铝基Al2O3纳米多孔表面大容积池沸腾实验

目前微电子器件不断地向高密度、微型化、功能化方向发展,散热问题是制约技术进一步发展的瓶颈.本文拟利用纳米多孔表面优良的相变传热特性,解决电子器件微型化散热难的问题.文中以铝基Al₂O₃纳米多孔薄膜为传热表面,以去离子水为工质,常压下对其大容积池沸腾下的传热性能进行了实验研究.实验结果表明:与光滑表面相比,Al₂O₃纳米多孔表面在核态沸腾时汽化核心密集,产生汽泡体积小、数量多并能提高铝基传热表面的传热系数2～5倍,且能够在长时间内维持其较高的传热系数;以纳米多孔表面作为传热表面,可以有效降低微电子原件表面温度3～5℃,在核态沸腾阶段能够降低30℃以上,很好地起到了降低电子元件表面温度的作用.实验结果对微电子冷却有重要的参考作用.

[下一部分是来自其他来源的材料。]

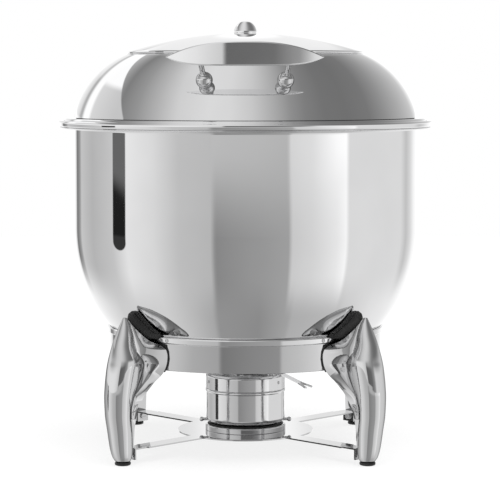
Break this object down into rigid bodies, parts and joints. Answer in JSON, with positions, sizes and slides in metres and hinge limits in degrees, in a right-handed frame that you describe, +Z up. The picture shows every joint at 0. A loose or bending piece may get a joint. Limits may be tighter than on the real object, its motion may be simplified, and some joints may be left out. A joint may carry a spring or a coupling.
{
  "type": "roll top chafer",
  "caption": "Round soup chafer with a polished deep bowl, swivelling two-leaf dome lid with a curved plate handle, and a cast-leg stand with a fuel burner.",
  "frame": {"origin": "on the floor below the centre of the bowl, at the bottom centre of the object's box", "axes": "+Z up; the handle and the front are at -Y; +X is to the right seen from the front"},
  "size_m": [0.4099, 0.41, 0.468],
  "materials": {
    "bowl_steel": "mirror-polished stainless steel",
    "pot_steel": "satin stainless steel",
    "lid_steel": "mirror-polished stainless steel",
    "handle_steel": "polished stainless steel",
    "leg_casting": "polished cast stainless steel",
    "frame_steel": "polished stainless steel",
    "burner_steel": "polished pressed steel",
    "fastener_steel": "bright fasteners",
    "fuel_can_metal": "plain can metal",
    "washer_plastic": "natural nylon",
    "black_rubber": "black moulded rubber"
  },
  "bodies": {
    "stand": {"leg_front_left": "leg_casting", "leg_front_right": "leg_casting", "leg_rear_left": "leg_casting", "leg_rear_right": "leg_casting", "foot_front_left": "black_rubber", "foot_front_right": "black_rubber", "foot_rear_left": "black_rubber", "foot_rear_right": "black_rubber", "cradle_pad_front_left": "black_rubber", "cradle_pad_front_right": "black_rubber", "cradle_pad_rear_left": "black_rubber", "cradle_pad_rear_right": "black_rubber", "ring_gasket_front_left": "black_rubber", "ring_gasket_front_right": "black_rubber", "ring_gasket_rear_left": "black_rubber", "ring_gasket_rear_right": "black_rubber", "support_ring": "frame_steel", "seat_ring": "frame_steel", "leg_bolts": "fastener_steel", "seat_screws": "fastener_steel", "base_plate": "frame_steel", "base_plate_screws": "fastener_steel", "burner_collar": "frame_steel"},
    "bowl": {"water_bowl": "bowl_steel", "bowl_base": "bowl_steel", "bowl_flange": "bowl_steel", "rim_band": "bowl_steel"},
    "pot": {"soup_pot": "pot_steel"},
    "lid": {"lid_base_ring": "lid_steel", "rear_lid_shell": "lid_steel", "pivot_bolt": "fastener_steel", "pivot_washer": "washer_plastic", "cap_spacer": "fastener_steel", "lid_cap": "lid_steel", "lid_knob": "lid_steel"},
    "front_leaf": {"front_lid_shell": "lid_steel", "handle_plate": "handle_steel", "handle_rod_left": "handle_steel", "handle_rod_right": "handle_steel", "handle_ball_left": "handle_steel", "handle_ball_right": "handle_steel"},
    "burner": {"burner_foot": "black_rubber", "burner_cup": "burner_steel", "burner_cover": "burner_steel", "burner_lugs": "burner_steel", "cover_screws": "fastener_steel", "fuel_can": "fuel_can_metal", "damper_rivet": "fastener_steel"},
    "damper": {"damper_plate": "burner_steel", "damper_lever": "burner_steel"}
  },
  "joints": [
    {"name": "bowl_lift", "type": "slide", "parent": "stand", "child": "bowl", "axis": [0, 0, 1], "range_m": [0, 0.08]},
    {"name": "pot_lift", "type": "slide", "parent": "bowl", "child": "pot", "axis": [0, 0, 1], "range_m": [0, 0.215]},
    {"name": "lid_lift", "type": "slide", "parent": "pot", "child": "lid", "axis": [0, 0, 1], "range_m": [0, 0.1]},
    {"name": "lid_swivel", "type": "hinge", "parent": "lid", "child": "front_leaf", "pos_m": [0, 0, 0.449], "axis": [0, 0, 1], "range_deg": [0, 175]},
    {"name": "burner_lift", "type": "slide", "parent": "stand", "child": "burner", "axis": [0, 0, 1], "range_m": [0, 0.018]},
    {"name": "damper_swing", "type": "hinge", "parent": "burner", "child": "damper", "pos_m": [0.02715, -0.02046, 0.081], "axis": [0, 0, 1], "range_deg": [0, 60]}
  ]
}
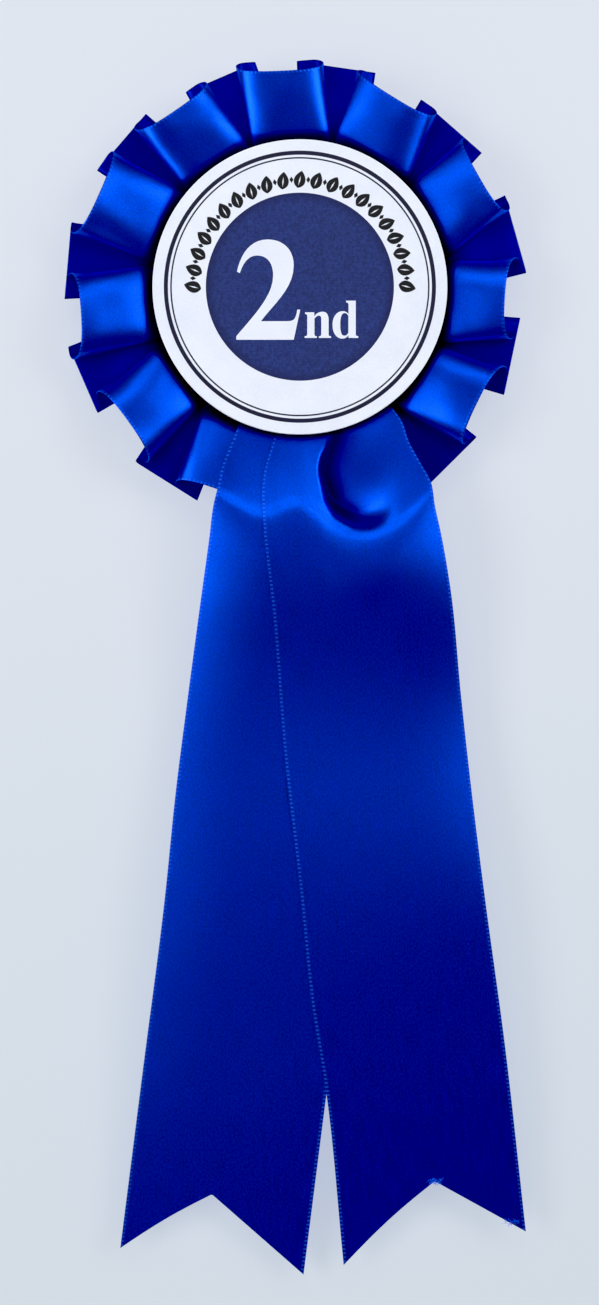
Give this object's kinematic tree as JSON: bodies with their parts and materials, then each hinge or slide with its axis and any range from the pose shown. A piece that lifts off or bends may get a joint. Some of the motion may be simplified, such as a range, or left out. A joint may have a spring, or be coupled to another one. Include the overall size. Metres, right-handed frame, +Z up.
{
  "type": "award ribbon",
  "caption": "Award rosette: round printed centre on a ring of box-pleated satin ribbon, with swallow-tailed ribbon tails in front and a hinged safety bar pin behind.",
  "frame": {"origin": "middle of the bare stem of the bar pin, straight behind the centre of the rosette", "axes": "+Z up, the printed face looks along -Y, +X is the viewer's right, the pin's point is at -X"},
  "size_m": [0.1294, 0.0161, 0.3322],
  "materials": {
    "blue_satin": "polyester satin, warp sheen",
    "blue_thread": "matt thread",
    "printed_face": "smooth print, white with navy rings and field",
    "white_card": "matt card",
    "grey_card": "matt greyboard",
    "white_foam": "soft foam",
    "clear_glue": "dull hot-melt",
    "steel_wire": "bright drawn wire",
    "nickel_plate": "nickel plate"
  },
  "bodies": {
    "rosette": {"centre_print": "printed_face", "centre_card": "white_card", "foam_pads": "white_foam", "pleated_ribbon": "blue_satin", "pleat_stitching": "blue_thread", "staples": "steel_wire", "base_card": "grey_card", "glue_dots": "clear_glue", "back_card": "white_card", "rear_tail_head": "blue_satin", "front_tail_head": "blue_satin", "pin_base": "nickel_plate", "pin_rivets": "nickel_plate", "hinge_rivet": "nickel_plate"},
    "rear_tail": {"rear_tail": "blue_satin", "front_tail_neck": "blue_satin"},
    "front_tail": {"front_tail": "blue_satin"},
    "pin_stem": {"pin_stem": "steel_wire"},
    "catch_sleeve": {"catch_sleeve": "nickel_plate"}
  },
  "joints": [
    {"name": "tails_lift", "type": "hinge", "parent": "rosette", "child": "rear_tail", "pos_m": [0, -0.0136, -0.062], "axis": [-1, 0, 0], "range_deg": [0, 45]},
    {"name": "front_tail_lift", "type": "hinge", "parent": "rear_tail", "child": "front_tail", "pos_m": [0, -0.0031, -0.092], "axis": [-1, 0, 0], "range_deg": [0, 35]},
    {"name": "pin_open", "type": "hinge", "parent": "rosette", "child": "pin_stem", "pos_m": [0.0165, 0, 0], "axis": [0, 0, -1], "range_deg": [0, 60]},
    {"name": "catch_roll", "type": "hinge", "parent": "rosette", "child": "catch_sleeve", "pos_m": [-0.017, 0, 0], "axis": [1, 0, 0], "range_deg": [0, 100]}
  ]
}
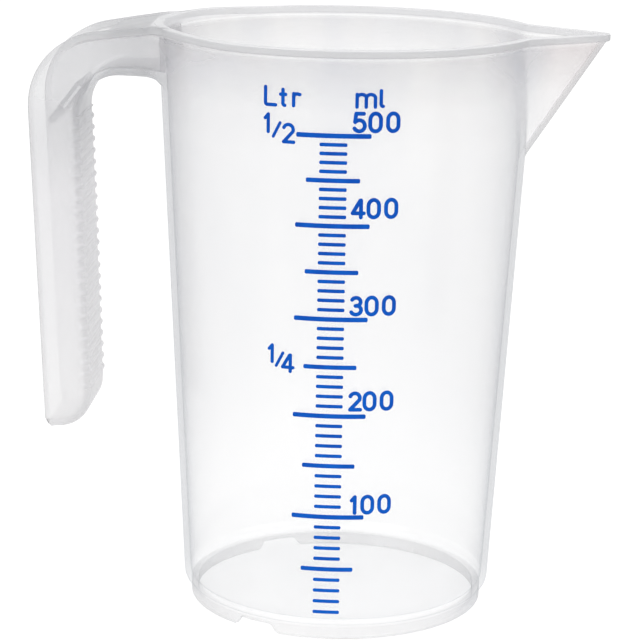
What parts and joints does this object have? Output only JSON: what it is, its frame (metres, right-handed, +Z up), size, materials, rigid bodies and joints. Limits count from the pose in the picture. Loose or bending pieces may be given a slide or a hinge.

Experimental study on pool boiling of aluminum base Al2O3 nano-porous surface

The problem of heat dissipation is the bottleneck for the further development of micro-devices because the high density,microminiaturization and functional systemic. In this paper,Nano-porous surfaces' excellent phase change heat transfer characteristics were analyzed to solve this problem. An experimental study on the pool boiling heat transfer performance of the aluminum base Al₂O₃ nano-porous film was conducted with water under normal pressure. Experimental results showed that Al₂O₃ nano-porous surface improved the heat transfer coefficient of the aluminum heat transfer surfaces 2-5 times compared with the smooth-surfaced devices,and could maintain high heat transfer coefficient in a long time,because the intensive vaporized core could produce large amount of small bubbles. The surface temperature of microelectronic could be effectively decreased by 3-5℃,even by more than 30℃ in nucleate boiling stage with nano-porous surface as heat transfer surface.